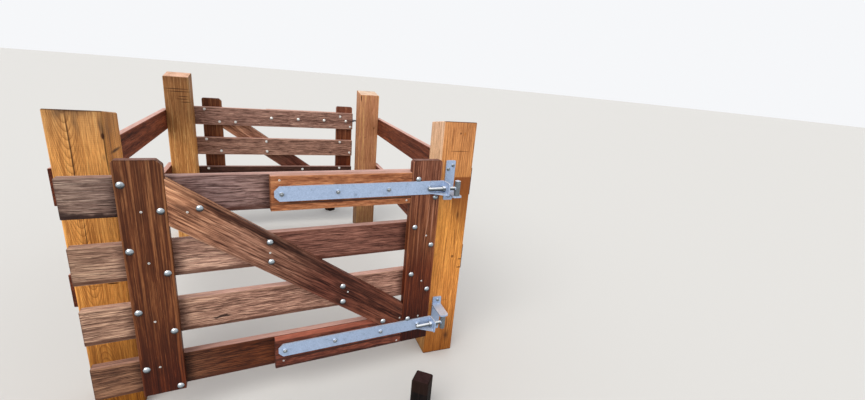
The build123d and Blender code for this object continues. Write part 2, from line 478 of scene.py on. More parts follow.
        drift = wiring.sum("SUBTRACT", wiring.noise(grain, (9.0, 9.0, 9.0), shift + 6.0, 3.0), 0.5)
        for mark in self.marks:
            kind = "MULTIPLY" if mark.deepening else "MIX"
            colour = wiring.blend(mark.share(wiring, parts, drift, place.hand()), colour, mark.colour, kind)
        colour = self.bleached_and_skylit_top(wiring, colour, broad, narrow, parts[0], half.x)
        height = wiring.times(narrow, 0.7)
        for part, lift in ((fibre, 0.25), (dash, -0.3), (rings, -0.15), (arris_wear_and_highlight, -0.4)):
            height = wiring.scaled(part, lift, height)
        rough = wiring.band(broad, 0.3, 0.7, self.roughness + 0.1, self.roughness - 0.08)
        return wiring.finish(colour, rough, height, self.bump, specular=self.gloss)

    def stains(self, wiring: Wiring, place: Link, bolts: Sequence[tuple[float, float]]) -> Link:
        """The dark stains that run along the grain from each bolt and screw.

        Args:
            wiring: the material's nodes.
            place: the timber's own coordinates.
            bolts: where they are, along and across.

        Returns:
            How stained each point is, from 0 to 1.
        """
        stretch = (1 / self.stain_reach[0], 1 / self.stain_reach[1], 0.0)
        nearest: Link | None = None
        for along, across in bolts:
            offset = wiring.vector("SUBTRACT", place, (along, across, 0.0))
            reach = wiring.vector("LENGTH", wiring.vector("MULTIPLY", offset, stretch))
            nearest = reach if nearest is None else wiring.sum("MINIMUM", nearest, reach)
        return wiring.band(nearest, 0.55, 1.15, self.stain_strength, 0.0)

    def edges(self, wiring: Wiring, colour: Link, parts: Sequence[Link], half: Vector,
              narrow: Link) -> tuple[Link, Link]:
        """Makes the long arrises paler, partly wear and partly a painted highlight, and the two cut ends
        darker.

        Args:
            wiring: the material's nodes.
            colour: the colour so far.
            parts: the distances along, across and through the timber.
            half: half the timber's size.
            narrow: the fine streaks, which make the wear ragged.

        Returns:
            The colour, and how pale each point's arris is: partly wear, partly painted highlight.
        """
        margin, raggedness, cut_end = 0.005, 0.006, (0.0005, 0.006)
        gaps = [wiring.sum("SUBTRACT", size, wiring.sum("ABSOLUTE", part))
                for size, part in zip((half.y, half.z), parts[1:3])]
        ragged = wiring.scaled(narrow, -raggedness, wiring.sum("ADD", *gaps))
        # Pale arrises: partly rubbed wear, partly a painted highlight along the edges.
        arris_wear_and_highlight = wiring.band(ragged, 0.0, margin, 1.0, 0.0)
        colour = wiring.blend(wiring.times(arris_wear_and_highlight, self.edge), colour, self.pale)
        end_gap = wiring.sum("SUBTRACT", half.x, wiring.sum("ABSOLUTE", parts[0]))
        end = wiring.band(end_gap, *cut_end, self.end_dark, 0.0)
        return wiring.blend(end, colour, self.end_colour), arris_wear_and_highlight

    def bleached_and_skylit_top(self, wiring: Wiring, colour: Link, broad: Link, narrow: Link, run: Link,
                      half: float) -> Link:
        """Lightens the faces turned to the sky by a share that changes along the grain: partly bleaching of
        the wood, partly painted skylight.

        Args:
            wiring: the material's nodes.
            colour: the colour so far.
            broad, narrow: the streaks, which make the bleaching patchy.
            run: the distance along the timber.
            half: half its length.

        Returns:
            The colour, with its upward faces lightened.
        """
        turned_up, streak = (0.8, 0.95), 0.72
        up = wiring.node("SeparateXYZ", {0: wiring.node("NewGeometry").outputs["Normal"]}).outputs[2]
        patchy = wiring.times(wiring.band(up, *turned_up), wiring.band(broad, 0.2, 0.65, 0.6, 1.0))
        reached = wiring.band(run, -0.9 * half, 0.1 * half, *(self.top_share * end for end in self.top_ends))
        streaked = tuple(streak * channel for channel in self.top)
        # Top colour: partly bleaching of the wood, partly a painted skylight on faces turned up.
        bleach_and_skylight = wiring.blend(wiring.band(narrow, 0.35, 0.65), streaked, self.top)
        return wiring.blend(wiring.times(patchy, reached), colour, bleach_and_skylight)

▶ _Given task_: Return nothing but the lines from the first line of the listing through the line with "bolts: where they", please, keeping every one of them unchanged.

▶ _Written response_:
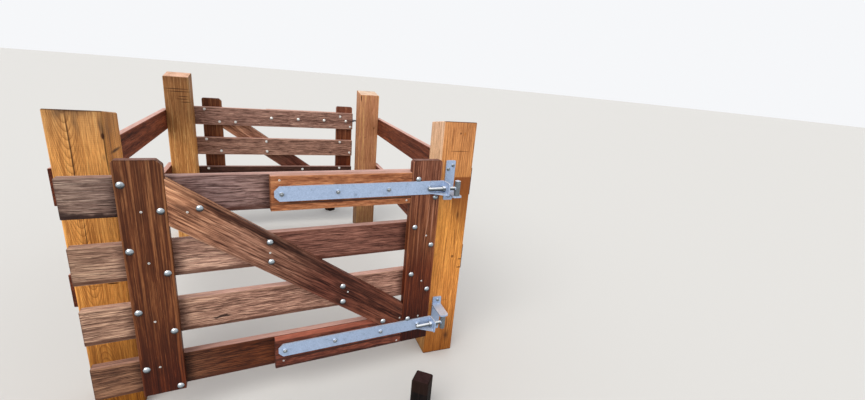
The build123d and Blender code for this object continues. Write part 2, from line 478 of scene.py on. More parts follow.
        drift = wiring.sum("SUBTRACT", wiring.noise(grain, (9.0, 9.0, 9.0), shift + 6.0, 3.0), 0.5)
        for mark in self.marks:
            kind = "MULTIPLY" if mark.deepening else "MIX"
            colour = wiring.blend(mark.share(wiring, parts, drift, place.hand()), colour, mark.colour, kind)
        colour = self.bleached_and_skylit_top(wiring, colour, broad, narrow, parts[0], half.x)
        height = wiring.times(narrow, 0.7)
        for part, lift in ((fibre, 0.25), (dash, -0.3), (rings, -0.15), (arris_wear_and_highlight, -0.4)):
            height = wiring.scaled(part, lift, height)
        rough = wiring.band(broad, 0.3, 0.7, self.roughness + 0.1, self.roughness - 0.08)
        return wiring.finish(colour, rough, height, self.bump, specular=self.gloss)

    def stains(self, wiring: Wiring, place: Link, bolts: Sequence[tuple[float, float]]) -> Link:
        """The dark stains that run along the grain from each bolt and screw.

        Args:
            wiring: the material's nodes.
            place: the timber's own coordinates.
            bolts: where they are, along and across.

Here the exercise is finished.